II Our second text brings out, in strong contrast to the former, a security which is externally like it, but really opposed to it, namely, the security of quiet faith. The two states of mind are apparently identical, just as the ideal Jerusalem of Zechariah’s vision looked exactly like these other unwalled towns. The prophecy was not fulfilled in the real, rebuilt Jerusalem ; but the prophet’s eye saw the ideal city, extending beyond the rocky peninsula, to which the real one was confined, and stretching far on every side, like some of the great cities which the exiles had learned to know, containing wide pastures and much cattle, and looking like an assemblage of villages, each among its fields and groves. But the ideal Jerusalem is to have no walls as Babylon had, and to be safer without than Babylon was with these. One thing made the difference between the unwalled Jerusalem, in which dwelling is safe, and the unwalled villages which seemed like it, and dwelling in which is ruinous. The reason why Jerusalem has no walls is, "For I, saith the Lord, will be unto her a wall of fire round about, and I will be the glory in the midst of her." A fiery bulwark around, a flaming glory within, belong to her, and make other walls ludicrous superfluities. The presence of Jehovah is at once defence and illumination. That flaming fire is everywhere at once, around and within. At one and the same time it burns threateningly between the city and her foes, and shines lambently, a light in every dwelling; "and the city hath no need of the sun, neither of the moon to shine upon it, for the glory of God did lighten it." Therefore it is safe to have no other walls.
Take the truth conveyed in this grand vision, laying aside metaphor, and it is this : The very same temper which without God is insanity, with God is simple duty, high privilege, and the supremest wisdom. " Take no thought for the morrow." He that has not God to take thought for him, and puts that exhortation in practice, will wreck his life. " I would have you without carefulness." A man that has no " carefulness " for himself, and yet has not cast all his anxiety upon God, who takes an interest in him and undertakes for him, will soon have cause to repent his recklessness. " Tomorrow shall be as this day, and much more abundant." The drunkard says that in the original use of the phrase. The saint says it too. The former is wrong and foolish for saying it ; the other says it, and is as sure that it is so as that there is a God in heaven. So the very same temper of careless security, which in a godless man wrecks and ruins both heart and life, in a Christian man is highest joy and clearest wisdom. For the all important difference between the two is that round one of them there is, and round the other there is not, the strong defence of an Almighty protection ; and in the heart of the man that thus has cast himself upon God, and not in the other, there burns, beneficent and illuminating, the unflickering flame of a Divine glory.

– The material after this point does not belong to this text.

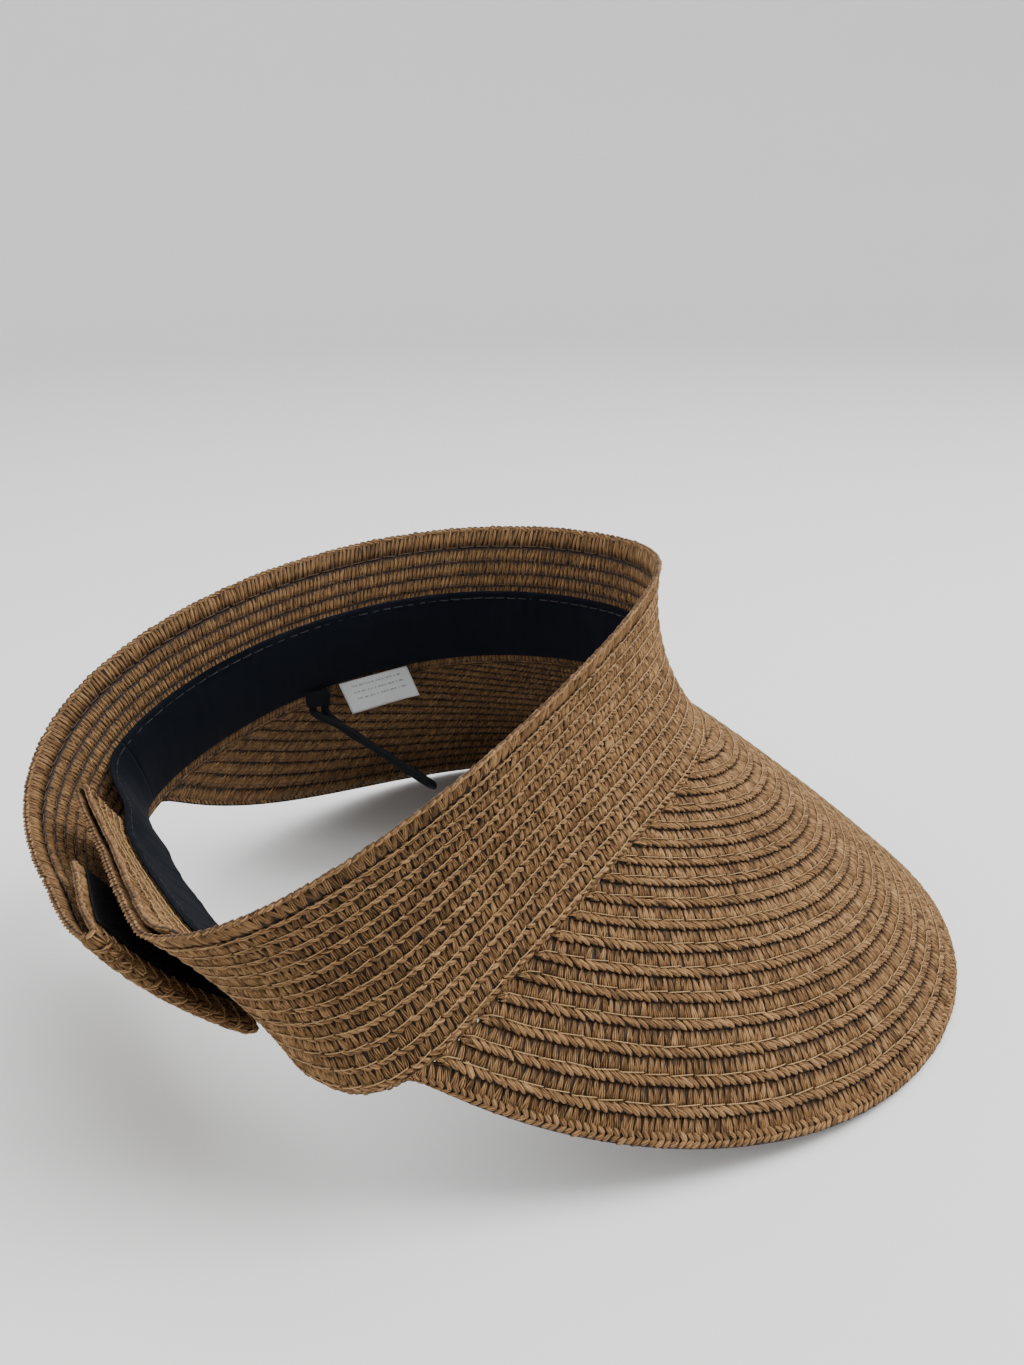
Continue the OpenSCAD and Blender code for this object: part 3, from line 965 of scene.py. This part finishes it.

" A wall of fire round about us." Yes ! but if it is to be outside us, to defend, it must first be within us, to enlighten and make us glad. And if thus guarded by, and thus filled with, the Divine light, which is at once purity and gladness and knowledge, we cast all our care upon Him, it is not folly to say, " I need no bulwarks, no towers along the steep. The Lord is my Defence, because the Holy One of Israel is my King." Of course we are not to suppose that such words as those of my second text forbid the use of common sense, diligence, and effort in providing for the inevitable future, in so far as these can help to provide for it. Zechariah prophesied that the Jerusalem which he saw should have no walls. But Zechariah was one of the men who helped to build the walls of the real Jerusalem, whose restoration was largely owing to him. In like manner, we are not forbidden, by the requirements of Christian resignation and faith in God, to forsake any precautions which common prudence - which, in fact, is His voice - suggests to us to take. But we are forbidden to fancy that these are our defenses and security. Use them, and yet look beyond them to Him who alone can give the blessing.
Now, all that I have been saying may be gathered into two words. How foolish it is to front life and what it may bring, and death and what it must bring, without God for our Defence ! And how yet more foolish, if that be possible, it is for those who have God for their Defence to be troubled and careful about many things, or anything ! " We have a strong city; salvation will God appoint for walls and bulwarks." Let us keep behind them, and trust in no arm of flesh, but in the unseen defence of the ever present God ; and let us seek first to have Him for a glory in the midst of us, and then surely He will be a wall of fire round about us.